But I have to ask, (this one's for you, Ivan), why ALL the incredible attention to OpenID, when the largest bank in the US continues to foist upon its customers commercial security snake oil that remains susceptible to MITM. It has now compounded its sins by adding "mobile authentication" as yet another mechanism by which you, the hapless victim, are "assured" your transaction is safe despite being routed through a man-in-the-middle.
The security principle violated in this "security technology" is the registration principle: Authentication requires prior registration of user and credentials in a channel distinct from the authentication channel. The registering of a "new" computer in the same channel as authentication occurs enables MITM - which this video demonstrates.
In "fairness," what do you, the user have to do wrong in order for this vulnerability to be exploited.
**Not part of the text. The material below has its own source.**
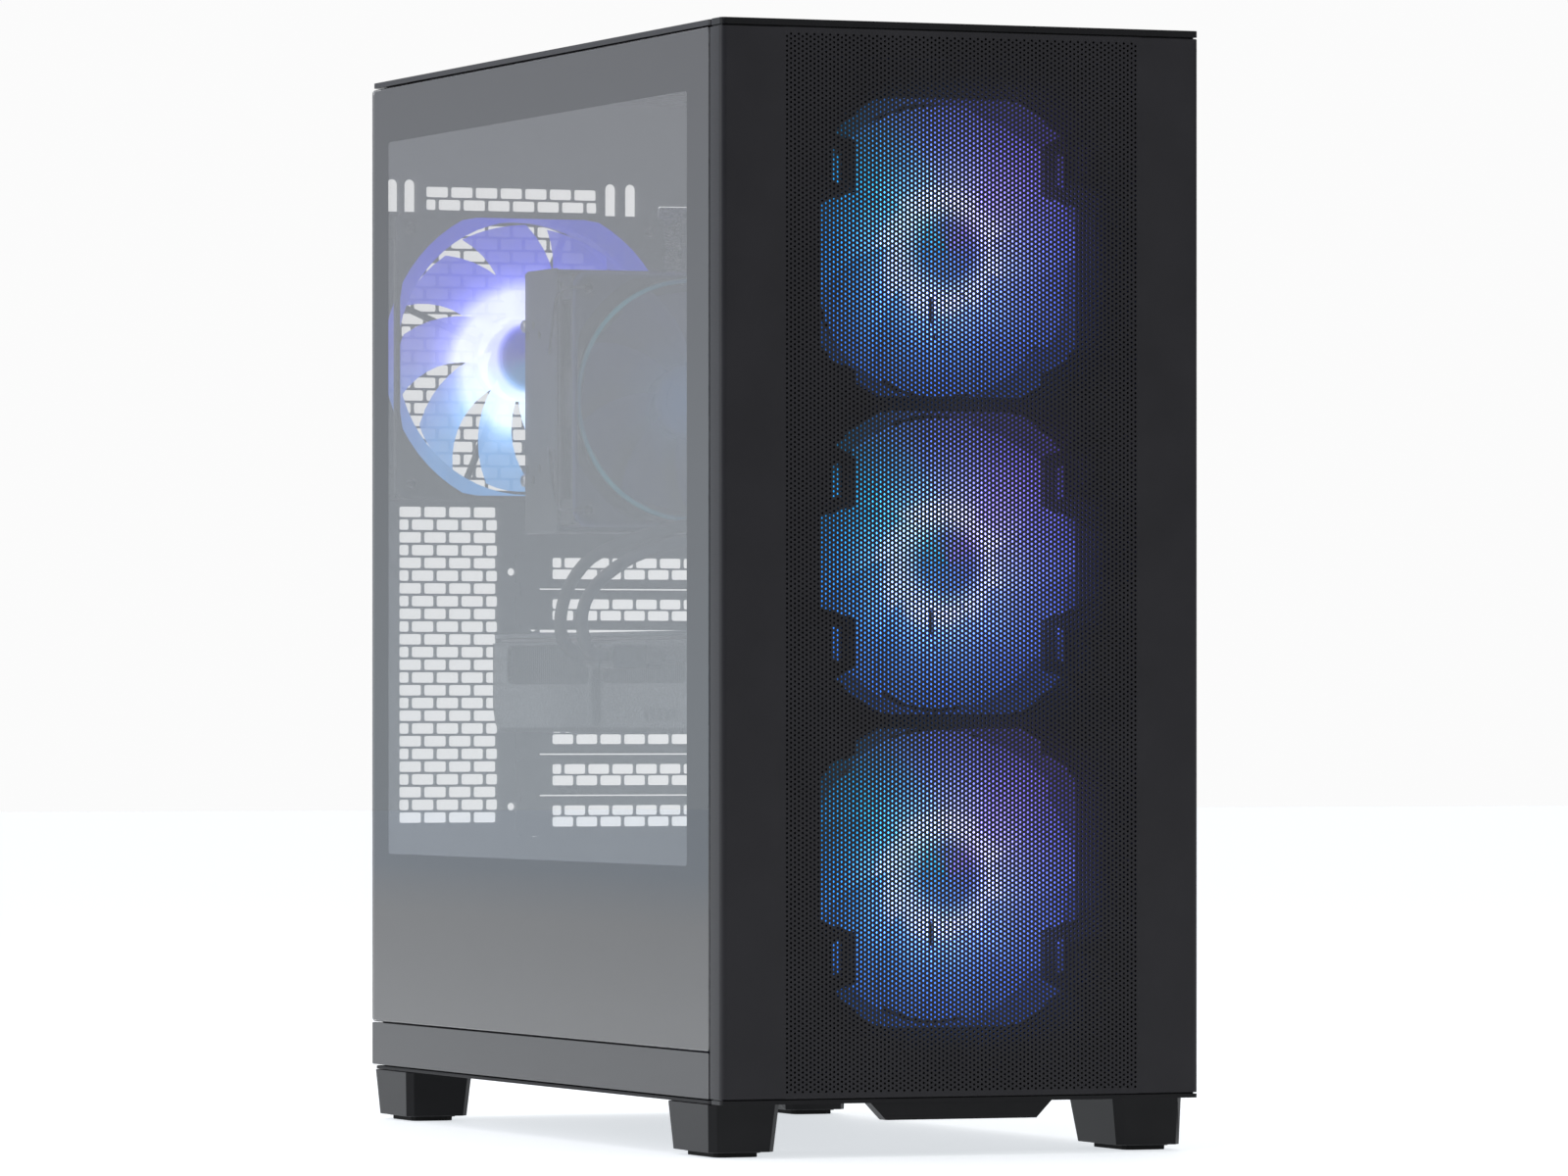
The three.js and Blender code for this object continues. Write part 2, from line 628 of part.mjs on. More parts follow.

- User doesn't validate the SSL session (and associated certificate) of the site to which you're routed. If the user clicks-through the SSL warning (certificate not recognized or doesn't match URL) you've done wrong. But if you type https://www.bofa.com instead of https://www.bankofamerica.com you're browser will tell you the certificate might be bogus - but you'll "click-through" any way because it looks like BofA. Doesn't it?
- You enter your username but the site says it doesn't recognize your computer and asks you the name of your favourite poodle (or whatever challenge phrase you've established). You logged in with this computer yesterday, but what the heck - maybe BofA is confused. You respond "Fifi." You've done wrong. It didn't recognize you because you were communicating with a "zombie" which in turn was communicating with your bank as if it were you. You've just registered the "zombie" as an authorized device for your account and didn't even know it. Of course "adaptive security" will mitigate the number of accounts that are accepted from one zombie. But how many zombies are needed to clean out your account? (Answer: 1)
- After "re-registering" your computer, which might legitimately occur if you've cleaned your cookie cache for example, your bank shows you the picture of the emperor penguin you previously selected as your authenticating penguin. You believe this "proves" you're talking to your bank. You've done wrong. The lawyers will claim it DOES prove you're talking to your bank. The problem is that it DOESN'T PROVE you're not talking through a THIRD PARTY who has just acquired enough data to electronically transfer money out of your account to the max limit each day until either you notice strange withdrawals or you account is over drafted when your mortgage check hits.
- Validate certificates in an SSL session. Check that your browser is using an SSL URL like https://... NOT http://... and that the certificate is recognized by the browser.
- Learn how SSL works. Talk to your friends about it. Discuss it at dinner with your kids. Bring it up at your church group. Don't expect others to know what you do not. There's nothing wrong with not knowing how to lock your door. But going on vacation while leaving your valuable inside without this knowledge is just foolish. Ask until someone can answer in a way you can understand.
SSL can provide real security. That other stuff is a digital platitude of the deceptive kind.